Following a June 2010 U.S. Army Inspector General (IG) report that found many of the problems at Arlington National Cemetery, the Secretary of the Army established a new organizational structure at the cemetery and created a new leadership position that reports directly to the secretary. A senior official from the Department of Veterans Affairs, which successfully manages over 130 veterans cemeteries nationwide, is also helping the Army to sort out the problems and reorganize the oversight and management systems at Arlington National Cemetery.

The law will ensure that the management at Arlington is accountable to Congress.
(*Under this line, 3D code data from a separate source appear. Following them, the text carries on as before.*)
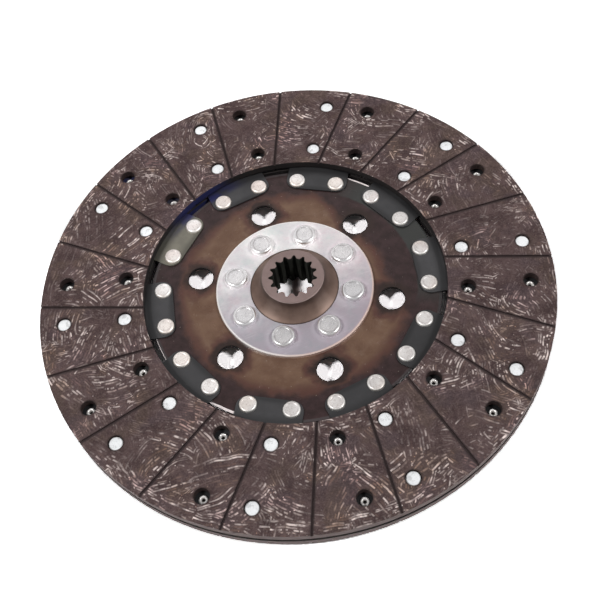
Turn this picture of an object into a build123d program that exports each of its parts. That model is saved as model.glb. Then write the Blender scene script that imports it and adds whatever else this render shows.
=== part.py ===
"""Rigid clutch disc, 305 mm: a splined hub, a carrier plate, ten cushion segments and two facings.

The disc axis is +Z. The origin is the middle of the hub's rear end, which the disc stands on.
All sizes are in millimetres and all angles in degrees. Angles are measured from the middle of
the first cushion segment, which lies on +X.
"""

from build123d import *
from math import cos, radians, sin, tan
import os

# Facings: two equal rings, the rear one being the front one turned over
FACING_RADIUS = 152.5
FACING_BORE_RADIUS = 90.5
FACING_THICKNESS = 4.76
REAR_FACE_HEIGHT = 5.1
CUSHION_TRAVEL = 2.78
GROOVES = 20
GROOVE_WIDTH = 1.4
GROOVE_DEPTH = 1.0
GROOVE_ANGLE = 7.0
GROOVE_OFFSET = 17.5  # the grooves run tangent to a circle of this radius

# Cushion segments: thin sheet, riveted flat to the carrier and waved between the facings
SEGMENTS = 10
SEGMENT_ANGLE = 360 / SEGMENTS
SEGMENT_SHEET = 1.0
PADDLE_RADIUS = 151.5
PADDLE_GAP = 1.4
NECK_OUTER_RADIUS = 91.0
NECK_INNER_REACH = 73.2
NECK_CORNER_RADIUS = 6.8
WAVE_START = 89.0
WAVE_FULL = 97.0
WAVE = ((-15.5, True), (-3.0, False), (10.5, False), (17.5, True))  # bends: place across, low

# Rows of rivets, by their circle's radius and their angle on each segment
SEGMENT_RIVET_CIRCLE = 79.8
SEGMENT_RIVET_SPREAD = 9.0
TURNOVER_ANGLE = -4.7  # the rivets of the two facings mirror each other about this line
FACING_RIVET_ROWS = {"outer": (138.2, 5.75), "inner": (102.3, 7.85)}  # radius, angle off that line

# Carrier plate
CARRIER_RADIUS = 87.3
CARRIER_THICKNESS = 2.35
VENTS = 6
VENT_CIRCLE = 58.3
VENT_RADIUS = 7.7
VENT_ANGLE = 42.1

# Clamp ring on the front of the carrier
CLAMP_RING_RADIUS = 47.2
CLAMP_RING_THICKNESS = 2.45
CLAMP_RING_EDGE = 0.4

# Hub: one forging, turned and broached
HUB_LENGTH = 24.4
HUB_PILOT_RADIUS = 26.6
HUB_FLANGE_RADIUS = 45.0
HUB_FLANGE_REAR = 4.2
HUB_FLANGE_THICKNESS = 4.2
HUB_REAR_RADIUS = 21.5
HUB_NOSE_RADIUS = 18.5
HUB_FACE_EDGE = 0.5
NOSE_WAIST = (21.0, 17.7)  # radius and height of the middle of the nose's hollow flare
SPLINE_TEETH = 15
SPLINE_MAJOR_RADIUS = 14.4
SPLINE_MINOR_RADIUS = 12.2
SPLINE_ROOT_WIDTH = 1.1
SPLINE_MOUTH_WIDTH = 3.3
SPLINE_ANGLE = 7.2
PILOT_CLEARANCE = 0.1

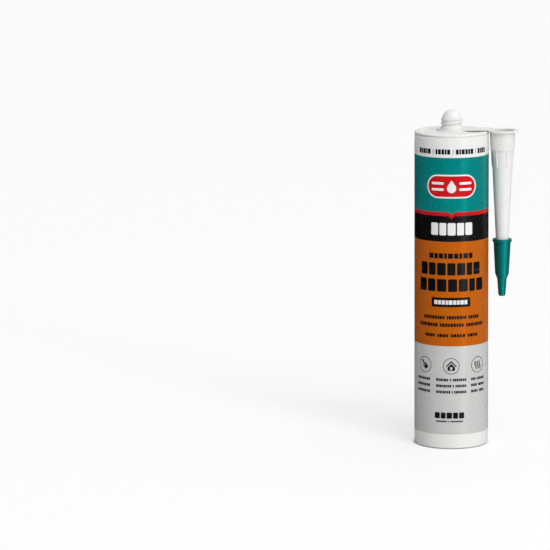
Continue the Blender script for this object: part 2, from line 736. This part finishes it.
def ink_shape(mesh, loops, z=0.0, x=0.0):
    """A closed slab of ink from outer and inner loops, cut in narrow strips so that it can bend."""
    flat = bmesh.new()
    loops = [[Vector((px + x, 0, py + z)) for px, py in loop] for loop in loops]
    corners = [flat.verts.new(p) for loop in loops for p in loop]
    for a, b, c in tessellate_polygon(loops):
        if (corners[b].co - corners[a].co).cross(corners[c].co - corners[a].co).length > 1e-7:
            flat.faces.new([corners[a], corners[b], corners[c]])
    low = min(v.co.x for v in corners)
    high = max(v.co.x for v in corners)
    for k in range(1, math.ceil((high - low) / INK_STRIP)):
        everything = flat.verts[:] + flat.edges[:] + flat.faces[:]
        cut = (low + INK_STRIP * k, 0, 0)
        bmesh.ops.bisect_plane(flat, geom=everything, plane_co=cut, plane_no=(1, 0, 0), dist=1e-6)
    bmesh.ops.translate(flat, verts=flat.verts, vec=(0, INK_SINK, 0))
    swept = bmesh.ops.extrude_face_region(flat, geom=flat.faces[:], use_keep_orig=True)["geom"]
    outer = [v for v in swept if isinstance(v, bmesh.types.BMVert)]
    bmesh.ops.translate(flat, verts=outer, vec=(0, -INK_T - INK_SINK, 0))
    bmesh.ops.recalc_face_normals(flat, faces=flat.faces)
    data = as_mesh("ink_shape", flat)
    mesh.from_mesh(data)
    bpy.data.meshes.remove(data)


LETTER_WIDTHS = (1.0, 0.82, 0.94, 0.66, 1.06, 0.88, 0.74, 1.0, 0.9, 0.7)
LETTER_GAP, WORD_GAP, DIVIDER_W = 0.17, 0.55, 0.3


def word_row(blocks, z, height, width, words, x=0.0):
    """Adds one row of plain blocks. Words are counts of blocks, and 0 is a thin divider."""
    pieces = []
    for at, count in enumerate(words):
        if at:
            pieces.append((WORD_GAP, False))
        if count == 0:
            pieces.append((DIVIDER_W, True))
        pieces += [(LETTER_WIDTHS[(k + 3 * at) % len(LETTER_WIDTHS)], True) for k in range(count)]
    unit = width / sum(w for w, drawn in pieces)
    start = x - width / 2
    for w, drawn in pieces:
        if drawn:
            blocks.append((start + w * unit / 2, z, (w - LETTER_GAP) * unit, height))
        start += w * unit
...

Specifically, the law will:

·Require the Secretary of the Army to report to Congress on the Cemetery's ability to verify the identity, location and burial records for gravesites at Arlington National Cemetery and the plans to remedy any errors found.

·Require the Secretary of the Army to report to Congress on the progress at Arlington on changing the management and oversight structure at Arlington National Cemetery, including contract management and practices for providing information and outreach to families of individuals buried at Arlington.

·Require the Government Accountability Office to oversee and report to Congress on the management and oversight of contracts at Arlington National Cemetery, including oversight of:

o All contracts for the automation of burial operations

o Cemetery contract management and coordination with Army contracting agencies

o Any corrective action taken to address the IG report's findings

o The Cemetery's compliance with directives from the Secretary of the Army and recommendations from the Army National Cemeteries Advisory Commission

o Cemetery practices for providing information and outreach to families of individuals buried at Arlington

o Feasibility and advisability of sharing jurisdiction with or transferring the control of Arlington National Cemetery and the Soldiers' and Airmen's Home National Cemetery to the Department of Veterans Affairs.